Florida law overrides HOA covenants on several fronts: Fla. Stat. § 163.04 voids any deed restriction prohibiting solar collectors, § 720.304(2) protects display of the U.S. flag, and HB 1203 protects vegetable gardens and other items not visible from the frontage. Section 604.71 separately bars cities and counties from regulating residential vegetable gardens.

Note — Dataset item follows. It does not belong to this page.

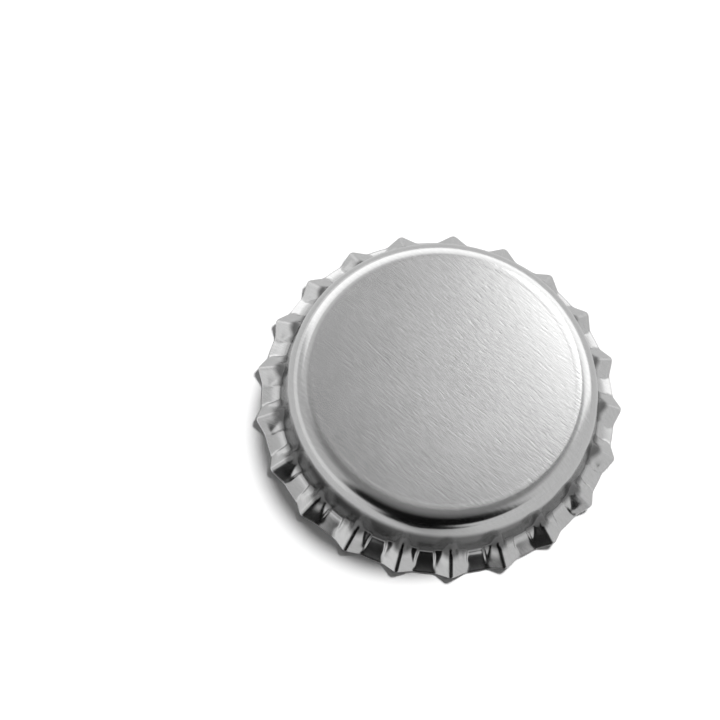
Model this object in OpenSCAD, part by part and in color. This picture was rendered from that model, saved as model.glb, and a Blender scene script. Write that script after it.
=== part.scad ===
// Bottle cap of the crown type, pressed from one disc of tinplate.
// The cap stands on its rim, mouth down. The origin is the centre of the mouth, on the plane
// that the rim rests on, and +Z goes up through the panel.
// The sheet is what is left of a solid plug when the same plug, smaller by one sheet
// thickness on every face, is taken out of it. So it is equally thick everywhere.

/* [Sheet] */

// Thickness of the tinplate
sheet = 0.24; // [0.18:0.01:0.3]

/* [Panel and shoulder] */

// Height from the plane of the rim to the top of the panel
cap_h = 6; // [5.6:0.1:7]
// Rounding between the panel and the wall
shoulder_r = 1.8; // [1:0.1:2.4]

/* [Wall] */

// Radius of the wall right under the shoulder
wall_r = 13.4; // [13:0.05:13.8]
// How far the wall leans outwards on its way down
wall_lean = 9; // [5:1:12]

/* [Rim] */

// Radius of the cut edge in the valleys
valley_r = 15.5; // [15.3:0.05:15.6]
// Radius of the cut edge at the tips of the teeth
tip_r = 16.05; // [15.95:0.05:16.2]
// Height of the tips above the cut edge in the valleys
tip_lift = 0.5; // [0.4:0.02:0.56]

/* [Skirt] */

// Fall of a valley floor below level, towards the rim
valley_slope = 33; // [31:1:36]
// Radius of the bend from the wall into a valley floor
valley_bend = 0.4; // [0.3:0.05:0.6]
// Fall of a crest below level, towards the rim
crest_slope = 34; // [31:1:35]
// Radius of the bend from the wall into a crest
crest_bend = 2.3; // [1.8:0.1:2.8]

/* [Teeth] */

// Number of teeth round the rim
teeth = 21; // [20:1:23]
// Fall of the flanks, to both sides of a crest
flank_slope = 32; // [29:1:34]
// Rounding along the top of a crest
crest_round = 0.5; // [0.4:0.05:0.7]

/* [Hidden] */
$fn = 180;

// A rounding stands this far proud of the flat next to it, so that the two cross in one
// clean line instead of only touching
proud = 0.002;
// The same for the two ends of the bend from the wall into a crest
bend_proud = 0.02;
// Reach of the plugs past the rim, where they are trimmed away
spare = 3;

// Everything below is worked out in the plane of radius and height, as [r, z].
// The wall, a valley floor and a crest are straight lines there, running down and outwards:
// _run is the way each one runs and _out the way its outer face looks.
wall_run = [sin(wall_lean), -cos(wall_lean)];
wall_out = [cos(wall_lean), sin(wall_lean)];
valley_run = [cos(valley_slope), -sin(valley_slope)];
valley_out = [sin(valley_slope), cos(valley_slope)];
crest_run = [cos(crest_slope), -sin(crest_slope)];
crest_out = [sin(crest_slope), cos(crest_slope)];

// The cut edge lies on one wide cone that rises outwards through the valleys and the tips.
// Its lowest point, the underside of a valley, is at zero.
edge_slope = atan(tip_lift / (tip_r - valley_r));
edge_run = [cos(edge_slope), sin(edge_slope)];
valley_edge = [valley_r, sheet * sin(edge_slope) / sin(valley_slope + edge_slope)];
tip = valley_edge + [tip_r - valley_r, tip_lift];

// Centres of the three bends: the shoulder's is inside the metal, the other two outside it
shoulder_c = [wall_r - shoulder_r * cos(wall_lean), cap_h - shoulder_r];
wall_top = shoulder_c + (shoulder_r - proud) * wall_out;
valley_c = meet(wall_top + valley_bend * wall_out, wall_run,
                valley_edge + valley_bend * valley_out, valley_run);
crest_c = meet(wall_top + (crest_bend - bend_proud) * wall_out, wall_run,
               tip + (crest_bend - bend_proud) * crest_out, crest_run);
crest_turn = 90 - wall_lean - crest_slope;

// A straight crest begins inside the wall and ends past the rim
crest_start = meet(wall_top - spare / 2 * wall_out, wall_run, tip, crest_run);
crest_length = norm(tip - crest_start) + spare;
// The block under a crest is wide enough to bury its sides below the valley floors
block_half = PI * tip_r / teeth;
plug_r = tip_r + 2 * spare;

// Point where the line through p along a crosses the line through q along b
function meet(p, a, q, b) = p + a * cross(q - p, b) / cross(a, b);
// Height at radius r of the line through p along a
function height_at(r, p, a) = p[1] + (r - p[0]) * a[1] / a[0];

// Profile of the plug between two teeth, smaller by inset on every face
module plug_profile(inset) {
    panel_z = cap_h - inset;
    low_z = -3 * spare - inset;
    difference() {
        union() {
            polygon([
                [0, low_z],
                [0, panel_z],
                [shoulder_c[0], panel_z],
                shoulder_c + (shoulder_r - inset - proud) * wall_out,
                valley_c - (valley_bend + inset) * wall_out,
                valley_c - (valley_bend + inset) * valley_out,
                [plug_r, height_at(plug_r, valley_edge - inset * valley_out, valley_run)],
                [plug_r, low_z]
            ]);
            translate(shoulder_c) circle(r = shoulder_r - inset);
        }
        translate(valley_c) circle(r = valley_bend + inset + proud);
    }
}

// Section across a tooth: a rounded crest through the origin, and the flanks down from it
// to sides that are half apart from the middle
module tooth_section(inset, half) {
    r = crest_round - inset;
    flank_x = (r - proud) * sin(flank_slope);
    flank_y = (r - proud) * cos(flank_slope) - crest_round;
    side_y = flank_y - (half - flank_x) * tan(flank_slope);
    low_y = -crest_round - half;
    polygon([
        [-flank_x, flank_y],
        [flank_x, flank_y],
        [half, side_y],
        [half, low_y],
        [-half, low_y],
        [-half, side_y]
    ]);
    translate([0, -crest_round]) circle(r = r);
}

// One tooth: the section runs straight down the crest, and bends up from it into the wall
module tooth(inset) {
    translate([crest_start[0], 0, crest_start[1]])
        rotate([0, crest_slope, 0])
            rotate([90, 0, 90])
                linear_extrude(height = crest_length + inset)
                    tooth_section(inset, block_half);
    translate([crest_c[0], 0, crest_c[1]])
        rotate([90, 0, 0])
            rotate(180 + wall_lean)
                rotate_extrude(angle = crest_turn)
                    translate([crest_bend, 0])
                        rotate(90)
                            tooth_section(inset, 0.85 * block_half);
}

module plug(inset) {
    rotate_extrude() plug_profile(inset);
    for (i = [0 : teeth - 1])
        rotate(i * 360 / teeth) tooth(inset);
}

// What lies past the cut edge of the sheet
module trimmings() {
    rotate_extrude()
        polygon([
            [valley_r - spare, -4 * spare],
            [valley_r - spare, height_at(valley_r - spare, valley_edge, edge_run)],
            [plug_r + spare, height_at(plug_r + spare, valley_edge, edge_run)],
            [plug_r + spare, -4 * spare]
        ]);
}

module cap_shell() {
    color([0.78, 0.79, 0.8])
        difference() {
            plug(0);
            plug(sheet);
            trimmings();
        }
}

cap_shell();
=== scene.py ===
# %% [markdown]
# # A crown bottle cap in bare tinplate
# The real thing is one disc of tinned steel, a quarter of a millimetre thick, that a press draws
# into a shallow dish and pleats round its edge. So there is one piece to model: a thin shell.
# We spin its section round, press the teeth into the skirt, give the sheet its thickness, and
# then spend our care on the metal, because bare metal shows hardly anything but its surroundings.

# %% The frame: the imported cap and its one body
from math import atan2, cos, degrees, hypot, pi, radians, sin, sqrt, tan
import bmesh
import bpy
from mathutils import Matrix, Quaternion, Vector


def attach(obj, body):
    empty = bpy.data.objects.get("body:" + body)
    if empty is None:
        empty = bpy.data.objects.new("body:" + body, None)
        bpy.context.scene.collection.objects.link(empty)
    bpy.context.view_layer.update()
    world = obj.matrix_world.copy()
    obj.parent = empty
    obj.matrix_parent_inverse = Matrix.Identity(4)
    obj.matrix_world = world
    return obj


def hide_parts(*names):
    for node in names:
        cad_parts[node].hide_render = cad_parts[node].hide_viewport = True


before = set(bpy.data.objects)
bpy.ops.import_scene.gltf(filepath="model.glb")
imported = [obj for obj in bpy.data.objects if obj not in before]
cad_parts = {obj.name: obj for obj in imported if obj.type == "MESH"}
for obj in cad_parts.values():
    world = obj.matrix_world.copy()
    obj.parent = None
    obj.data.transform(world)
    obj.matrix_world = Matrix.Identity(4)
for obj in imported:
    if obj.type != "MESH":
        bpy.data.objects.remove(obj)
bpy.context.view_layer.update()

# %% [markdown]
# ## Sizes
# All sizes are in millimetres, and the last step of each piece scales it to metres. The section
# is drawn in a plane, with x as the radius and z as the height, and the outer face of the sheet
# is the one that is drawn.

# %% Sizes of the cap
SHEET = 0.24
CAP_H = 6.0
SHOULDER_R, WALL_R, WALL_LEAN = 1.8, 13.4, radians(9)
VALLEY_EDGE, TIP = Vector((15.5, 0, 0.167)), Vector((16.05, 0, 0.667))
VALLEY_BEND, VALLEY_SLOPE = 0.4, radians(33)
CREST_BEND, CREST_SLOPE = 2.3, radians(34)
TEETH, CREST_ROUND = 21, 0.5
FLANK_SLOPE, FLANK_ROOT = radians(32), radians(45)
POCKET_TOP, POCKET_RIM, POCKET_RISE, POCKET_HOLLOW = 0.6, 0.9, radians(50), 0.3
SHELF_REACH, SHELF_SLOPE, SHELF_ROOT = 1.25, radians(44), 0.6
CREASE, SHELF_ROUND = 0.12, 0.1
HOLLOW_SKEW = 0.8
MM = 0.001


def along(slope):
    """Way that a line runs which falls outwards at this angle below level."""
    return Vector((cos(slope), 0, -sin(slope)))


def facing(slope):
    """Way that the outer face of that line looks."""
    return Vector((sin(slope), 0, cos(slope)))


def meet(p, a, q, b):
    """Point where the line through p along a crosses the line through q along b."""
    d = q - p
    return p + a * ((d.x * b.z - d.z * b.x) / (a.x * b.z - a.z * b.x))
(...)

Section 163.04 states a 'deed restriction, covenant, declaration, or similar binding agreement may not prohibit or have the effect of prohibiting solar collectors,' though the association may set placement within 45 degrees of due south if it does not impair efficiency. Section 720.304(2) lets a homeowner display a portable U.S. flag and erect a freestanding flagpole up to 20 feet to fly the U.S., Florida, military, POW-MIA, and first-responder flags regardless of contrary covenants. Section 720.3075 protects Florida-friendly landscaping (per s. 373.185), and HB 1203 (2024) bars associations from restricting items, including vegetable gardens, not visible from the frontage. Separately, § 604.71 provides that a 'county, municipality, or other political subdivision of this state may not regulate vegetable' gardens on residential property, voiding such local ordinances; it limits governments, not HOAs.
An HOA covenant that prohibits solar collectors, U.S. flag display, Florida-friendly landscaping, or non-visible vegetable gardens is void and unenforceable to that extent. An owner can recover attorney fees in a solar-collector dispute under § 163.04. A city or county ordinance regulating residential vegetable gardens is void under § 604.71.